Write out each line of the material again, word for word.

**Data in this exercise:**
* BEGIN *

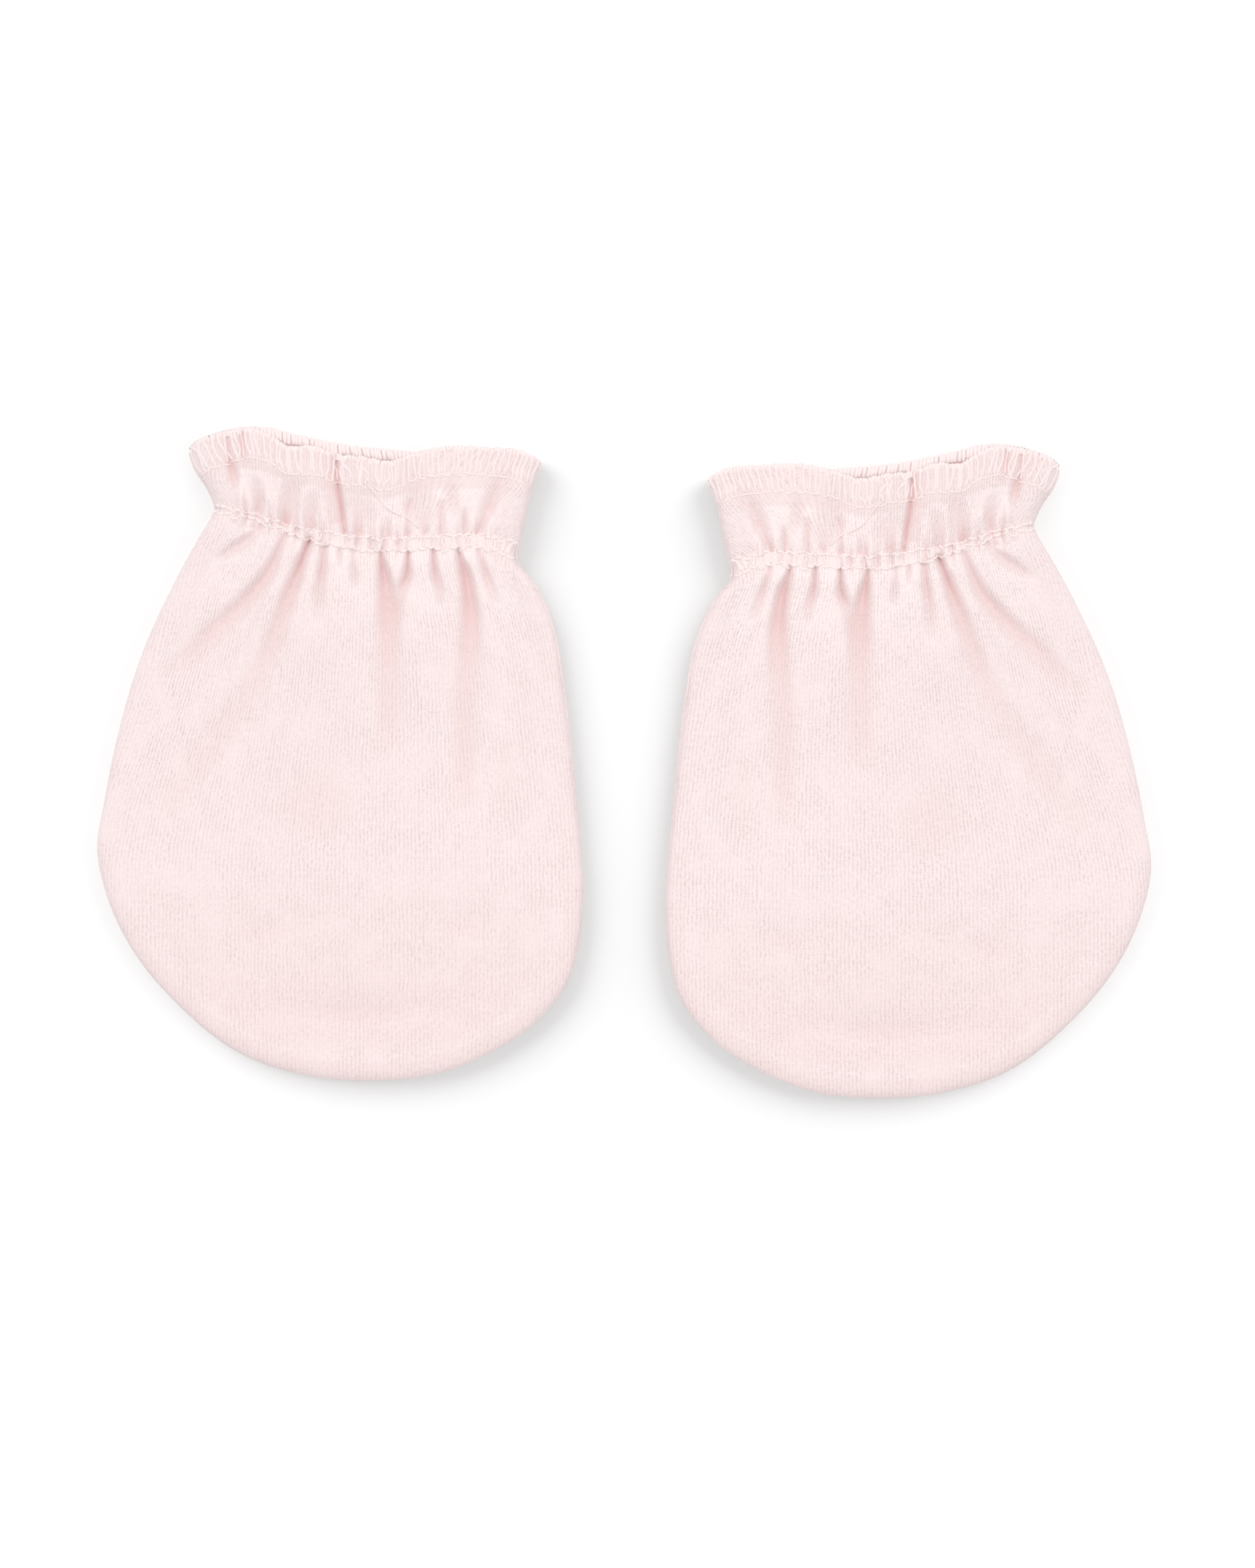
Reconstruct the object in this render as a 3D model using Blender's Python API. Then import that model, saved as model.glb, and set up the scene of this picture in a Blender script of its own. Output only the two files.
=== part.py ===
"""A pair of gathered newborn mittens laid side by side, palms down.

Each mitten is sewn from two jersey panels, a front (on top) and a back (underneath), each cut in one
piece with its frill. An elastic line at the wrist gathers both. The two mittens mirror each other.

Sizes are millimetres; the meshes are written in metres. In a mitten's own frame +X points to the other
mitten, +Y from fingertips to frill and +Z up from the surface that it lies on.
"""

import math

import bmesh
import bpy
import numpy as np

MM = 0.001

# Driving dimensions
PAIR_SPACING = 93.6     # between the middles of the two mittens
PAIR_STAGGER = 2.88     # the right mitten lies this much further towards the fingertips
PAIR_SHIFT = 0.17       # puts the middle of the pair's box on the origin
WALL = 1.2              # cloth, with its knit pile
SEAM_GAP = 0.3          # clearance between the panels along the side seam
SEAM_HEIGHT = 2.3       # the side seam, above the surface
SIDE_HEIGHT = 1.4       # where the back panel's rounded edge reaches furthest out
FRONT_ROLL = 3.4        # width of the front panel's rounded edge
BACK_ROLL = 2.6         # width of the back panel's rounded edge
OUTER_SEAM_INSET = 0.5  # the seam inside the silhouette, on the outer side
INNER_SEAM_INSET = 1.2  # the same on the upper inner side, where the back panel shows beside the front
BODY_LEVEL = 4.4        # top of the front panel just inside its rounded edge
CUFF_LEVEL = 5.6        # the same at the wrist and the frill
PUFF = 0.9              # how much the middle of the body stands above its edges
MOUTH_LIFT = 0.4        # how much the front's free edge rises towards the middle of the frill
WRIST_DIP = 0.5         # how far the elastic pulls the front in
WRIST_RISE = 0.3        # and the back
WRIST_DIP_WIDTH = 2.4
DEEPEST_FOLD = 1.6      # where folds meet, their sum stays within this

# The silhouette, from the wrist's outer end round the fingertips to its inner end: x, y
OUTER_SIDE = (
    (-20.5, 40.1), (-24.4, 33.5), (-28.9, 24.9), (-32.7, 16.2), (-36.3, 4.3), (-38.8, -7.7),
    (-40.0, -16.0), (-38.6, -22.9), (-34.5, -31.9), (-27.3, -40.8), (-15.7, -49.8), (-4.6, -53.2),
)
TIP = (5.4, -53.9)
INNER_SIDE = (
    (29.3, 33.4), (31.9, 28.4), (34.8, 22.3), (37.0, 10.8), (38.4, -1.7), (39.4, -12.5),
    (40.0, -22.7), (39.3, -31.2), (37.4, -37.8), (32.7, -43.8), (24.2, -49.6), (14.6, -53.1),
)
# The sides of the frill, from the wrist up
FRILL_OUTER = ((-20.5, 40.1), (-21.4, 42.6), (-22.6, 45.0), (-24.2, 48.0), (-24.7, 49.7))
FRILL_INNER = ((29.3, 33.4), (30.2, 37.1), (31.1, 41.9), (31.9, 45.5), (33.0, 48.1))
# The elastic's line across the wrist, and the free edge of each panel's frill, from the outer end inwards
WRIST_LINE = (
    (-20.5, 40.1), (-15.4, 39.2), (-8.8, 37.1), (-1.7, 35.3), (5.8, 34.3), (14.0, 34.4), (22.3, 34.9),
    (29.3, 33.4),
)
FREE_EDGES = {
    "front": (
        (-24.7, 49.7), (-23.3, 51.8), (-19.9, 52.8), (-15.0, 53.4), (-10.8, 52.0), (-8.8, 50.6), (-4.2, 50.5),
        (-0.8, 49.3), (4.1, 48.7), (8.2, 48.0), (12.4, 49.2), (18.1, 50.2), (24.4, 49.9), (30.6, 49.1),
        (33.0, 48.1),
    ),
    "back": (
        (-24.7, 49.7), (-22.8, 52.0), (-18.6, 53.2), (-12.6, 53.5), (-7.9, 52.5), (-0.8, 51.0), (9.8, 49.7),
        (18.0, 48.9), (26.0, 48.5), (33.0, 48.1),
    ),
}

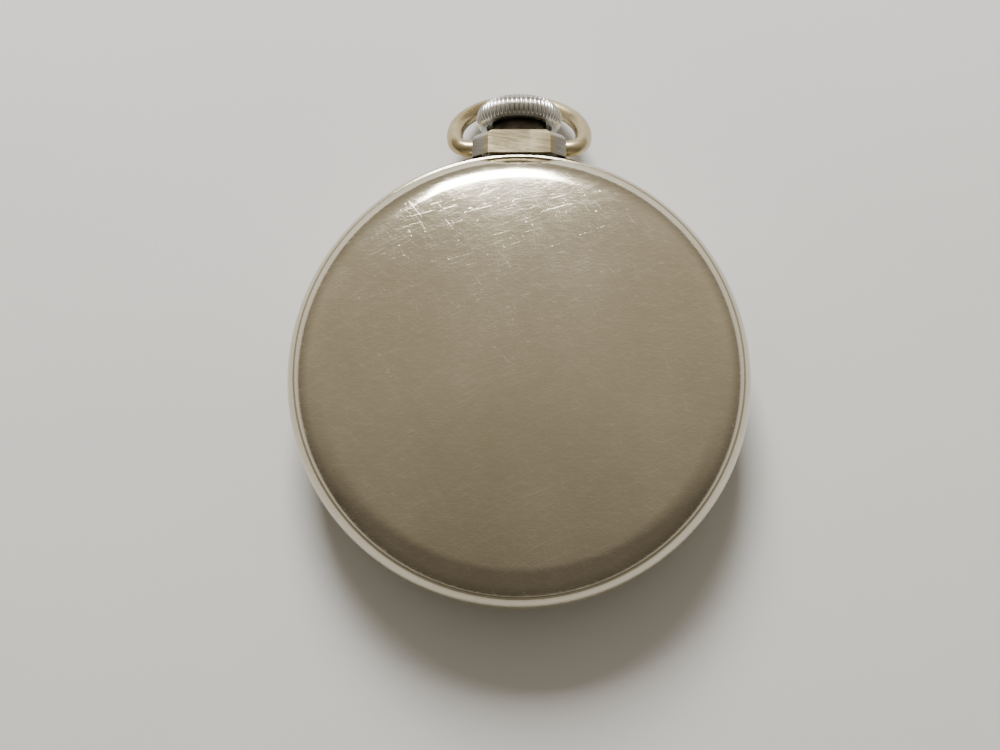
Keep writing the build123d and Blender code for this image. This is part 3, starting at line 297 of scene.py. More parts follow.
def bend(centre, radius, start, end, steps):
    """Points along an arc, its angles in degrees."""
    return [
        from_point(centre, radius, start + (end - start) * step / steps)
        for step in range(steps + 1)
    ]


def eased(profile, radius, steps=2):
    """Break each sharp corner of a closed profile with a small round."""
    rounded = []
    count = len(profile)
    for index, corner in enumerate(profile):
        before = Vector(profile[index - 1]) - Vector(corner)
        after = Vector(profile[(index + 1) % count]) - Vector(corner)
        turn = pi - before.angle(after, 0)
        on_axis = corner[0] < 1e-6
        if on_axis or turn < radians(24):
            rounded.append(corner)
            continue
        cut = min(radius, before.length * 0.45, after.length * 0.45)
        first = Vector(corner) + before.normalized() * cut
        last = Vector(corner) + after.normalized() * cut
        for step in range(steps + 1):
            share = step / steps
            lean = first.lerp(Vector(corner), share).lerp(Vector(corner).lerp(last, share), share)
            rounded.append((lean.x, lean.y))
    return rounded


def lathe(profile, around, spot):
    """Vertices and faces of a closed profile of radius and height turned about an axis."""
    vertices = []
    rings = []
    for radius, height in profile:
        if radius < 1e-6:
            rings.append([len(vertices)] * around)
            vertices.append(spot(0, height, 0))
            continue
        rings.append(list(range(len(vertices), len(vertices) + around)))
        vertices += [spot(radius, height, 2 * pi * step / around) for step in range(around)]
    faces = []
    for low, high in zip(rings, rings[1:] + rings[:1]):
        for step in range(around):
            following = (step + 1) % around
            corners = [low[step], low[following], high[following], high[step]]
            corners = list(dict.fromkeys(corners))
            if len(corners) > 2:
                faces.append(corners)
    return vertices, faces


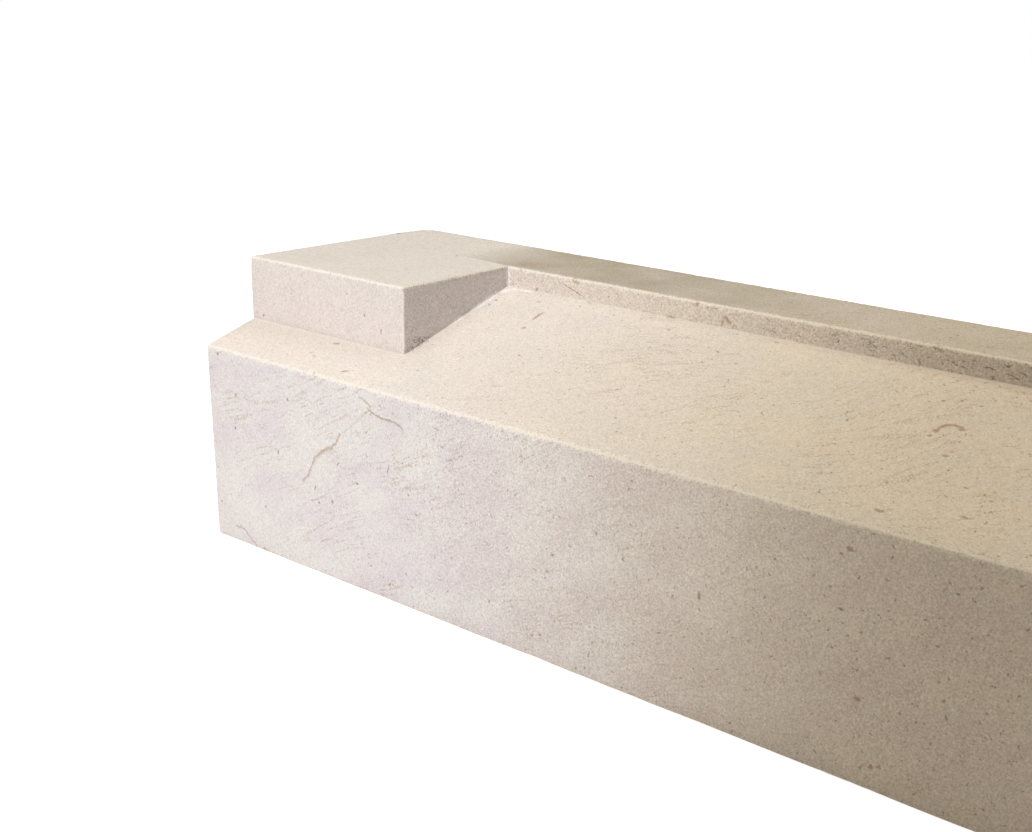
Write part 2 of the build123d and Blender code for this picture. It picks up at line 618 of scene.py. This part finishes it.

* END *

**Complete output:**
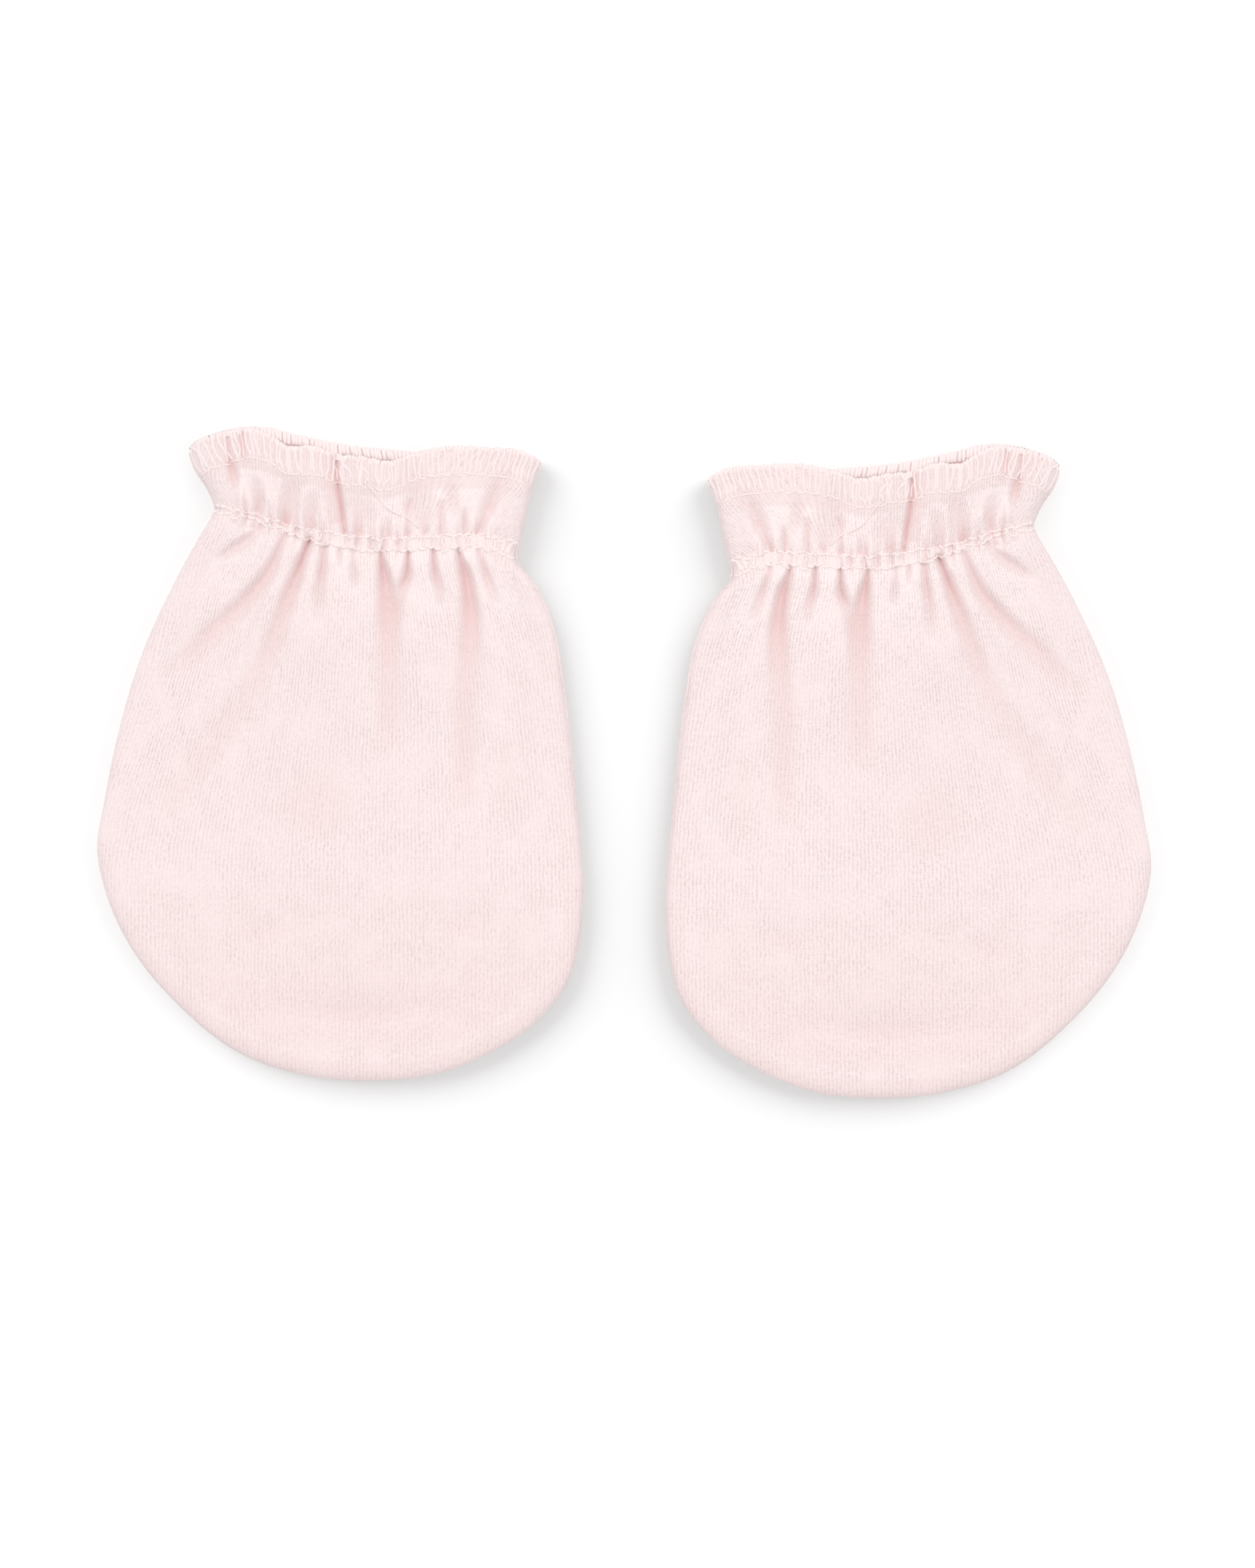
Reconstruct the object in this render as a 3D model using Blender's Python API. Then import that model, saved as model.glb, and set up the scene of this picture in a Blender script of its own. Output only the two files.
=== part.py ===
"""A pair of gathered newborn mittens laid side by side, palms down.

Each mitten is sewn from two jersey panels, a front (on top) and a back (underneath), each cut in one
piece with its frill. An elastic line at the wrist gathers both. The two mittens mirror each other.

Sizes are millimetres; the meshes are written in metres. In a mitten's own frame +X points to the other
mitten, +Y from fingertips to frill and +Z up from the surface that it lies on.
"""

import math

import bmesh
import bpy
import numpy as np

MM = 0.001

# Driving dimensions
PAIR_SPACING = 93.6     # between the middles of the two mittens
PAIR_STAGGER = 2.88     # the right mitten lies this much further towards the fingertips
PAIR_SHIFT = 0.17       # puts the middle of the pair's box on the origin
WALL = 1.2              # cloth, with its knit pile
SEAM_GAP = 0.3          # clearance between the panels along the side seam
SEAM_HEIGHT = 2.3       # the side seam, above the surface
SIDE_HEIGHT = 1.4       # where the back panel's rounded edge reaches furthest out
FRONT_ROLL = 3.4        # width of the front panel's rounded edge
BACK_ROLL = 2.6         # width of the back panel's rounded edge
OUTER_SEAM_INSET = 0.5  # the seam inside the silhouette, on the outer side
INNER_SEAM_INSET = 1.2  # the same on the upper inner side, where the back panel shows beside the front
BODY_LEVEL = 4.4        # top of the front panel just inside its rounded edge
CUFF_LEVEL = 5.6        # the same at the wrist and the frill
PUFF = 0.9              # how much the middle of the body stands above its edges
MOUTH_LIFT = 0.4        # how much the front's free edge rises towards the middle of the frill
WRIST_DIP = 0.5         # how far the elastic pulls the front in
WRIST_RISE = 0.3        # and the back
WRIST_DIP_WIDTH = 2.4
DEEPEST_FOLD = 1.6      # where folds meet, their sum stays within this

# The silhouette, from the wrist's outer end round the fingertips to its inner end: x, y
OUTER_SIDE = (
    (-20.5, 40.1), (-24.4, 33.5), (-28.9, 24.9), (-32.7, 16.2), (-36.3, 4.3), (-38.8, -7.7),
    (-40.0, -16.0), (-38.6, -22.9), (-34.5, -31.9), (-27.3, -40.8), (-15.7, -49.8), (-4.6, -53.2),
)
TIP = (5.4, -53.9)
INNER_SIDE = (
    (29.3, 33.4), (31.9, 28.4), (34.8, 22.3), (37.0, 10.8), (38.4, -1.7), (39.4, -12.5),
    (40.0, -22.7), (39.3, -31.2), (37.4, -37.8), (32.7, -43.8), (24.2, -49.6), (14.6, -53.1),
)
# The sides of the frill, from the wrist up
FRILL_OUTER = ((-20.5, 40.1), (-21.4, 42.6), (-22.6, 45.0), (-24.2, 48.0), (-24.7, 49.7))
FRILL_INNER = ((29.3, 33.4), (30.2, 37.1), (31.1, 41.9), (31.9, 45.5), (33.0, 48.1))
# The elastic's line across the wrist, and the free edge of each panel's frill, from the outer end inwards
WRIST_LINE = (
    (-20.5, 40.1), (-15.4, 39.2), (-8.8, 37.1), (-1.7, 35.3), (5.8, 34.3), (14.0, 34.4), (22.3, 34.9),
    (29.3, 33.4),
)
FREE_EDGES = {
    "front": (
        (-24.7, 49.7), (-23.3, 51.8), (-19.9, 52.8), (-15.0, 53.4), (-10.8, 52.0), (-8.8, 50.6), (-4.2, 50.5),
        (-0.8, 49.3), (4.1, 48.7), (8.2, 48.0), (12.4, 49.2), (18.1, 50.2), (24.4, 49.9), (30.6, 49.1),
        (33.0, 48.1),
    ),
    "back": (
        (-24.7, 49.7), (-22.8, 52.0), (-18.6, 53.2), (-12.6, 53.5), (-7.9, 52.5), (-0.8, 51.0), (9.8, 49.7),
        (18.0, 48.9), (26.0, 48.5), (33.0, 48.1),
    ),
}

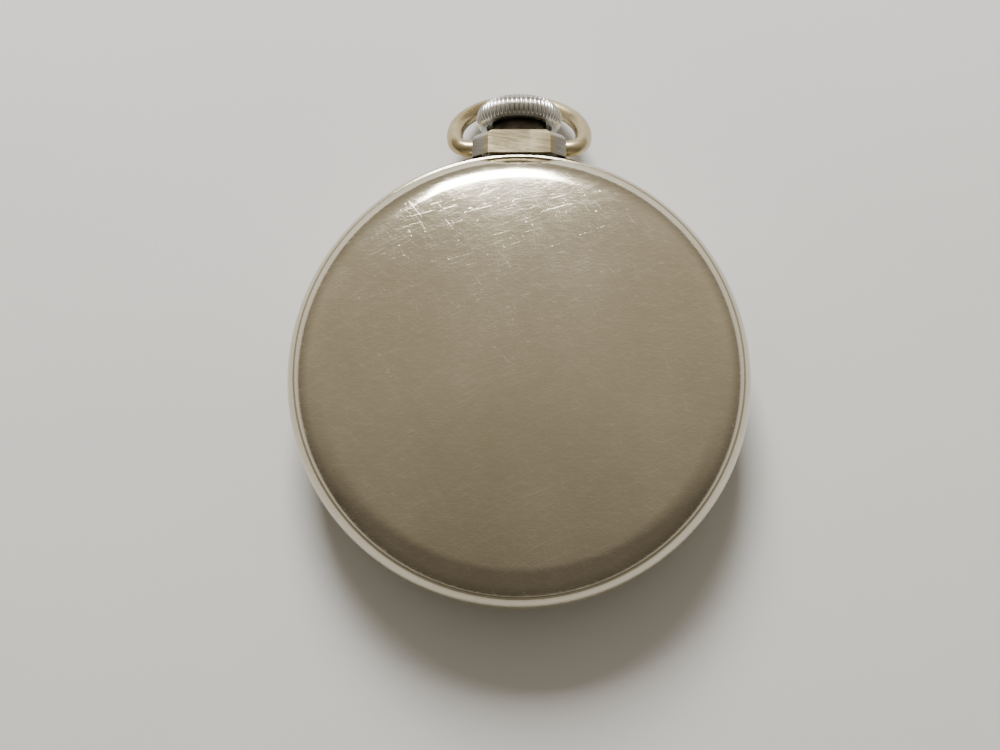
Keep writing the build123d and Blender code for this image. This is part 3, starting at line 297 of scene.py. More parts follow.
def bend(centre, radius, start, end, steps):
    """Points along an arc, its angles in degrees."""
    return [
        from_point(centre, radius, start + (end - start) * step / steps)
        for step in range(steps + 1)
    ]


def eased(profile, radius, steps=2):
    """Break each sharp corner of a closed profile with a small round."""
    rounded = []
    count = len(profile)
    for index, corner in enumerate(profile):
        before = Vector(profile[index - 1]) - Vector(corner)
        after = Vector(profile[(index + 1) % count]) - Vector(corner)
        turn = pi - before.angle(after, 0)
        on_axis = corner[0] < 1e-6
        if on_axis or turn < radians(24):
            rounded.append(corner)
            continue
        cut = min(radius, before.length * 0.45, after.length * 0.45)
        first = Vector(corner) + before.normalized() * cut
        last = Vector(corner) + after.normalized() * cut
        for step in range(steps + 1):
            share = step / steps
            lean = first.lerp(Vector(corner), share).lerp(Vector(corner).lerp(last, share), share)
            rounded.append((lean.x, lean.y))
    return rounded


def lathe(profile, around, spot):
    """Vertices and faces of a closed profile of radius and height turned about an axis."""
    vertices = []
    rings = []
    for radius, height in profile:
        if radius < 1e-6:
            rings.append([len(vertices)] * around)
            vertices.append(spot(0, height, 0))
            continue
        rings.append(list(range(len(vertices), len(vertices) + around)))
        vertices += [spot(radius, height, 2 * pi * step / around) for step in range(around)]
    faces = []
    for low, high in zip(rings, rings[1:] + rings[:1]):
        for step in range(around):
            following = (step + 1) % around
            corners = [low[step], low[following], high[following], high[step]]
            corners = list(dict.fromkeys(corners))
            if len(corners) > 2:
                faces.append(corners)
    return vertices, faces


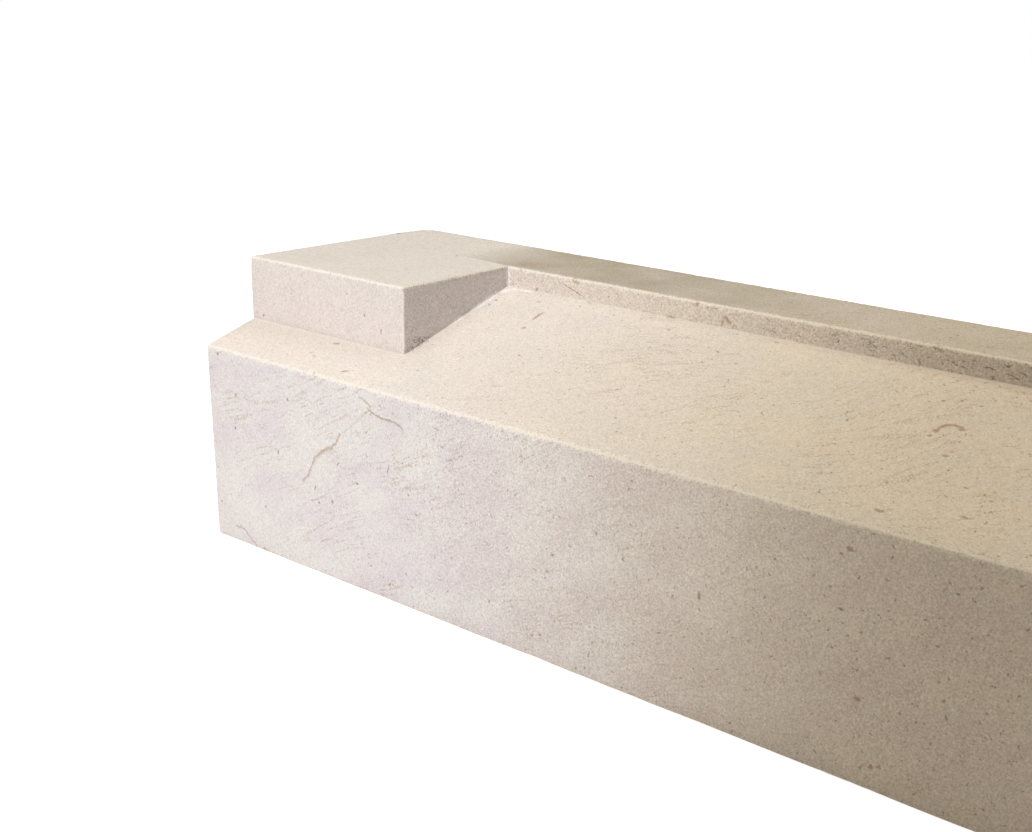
Write part 2 of the build123d and Blender code for this picture. It picks up at line 618 of scene.py. This part finishes it.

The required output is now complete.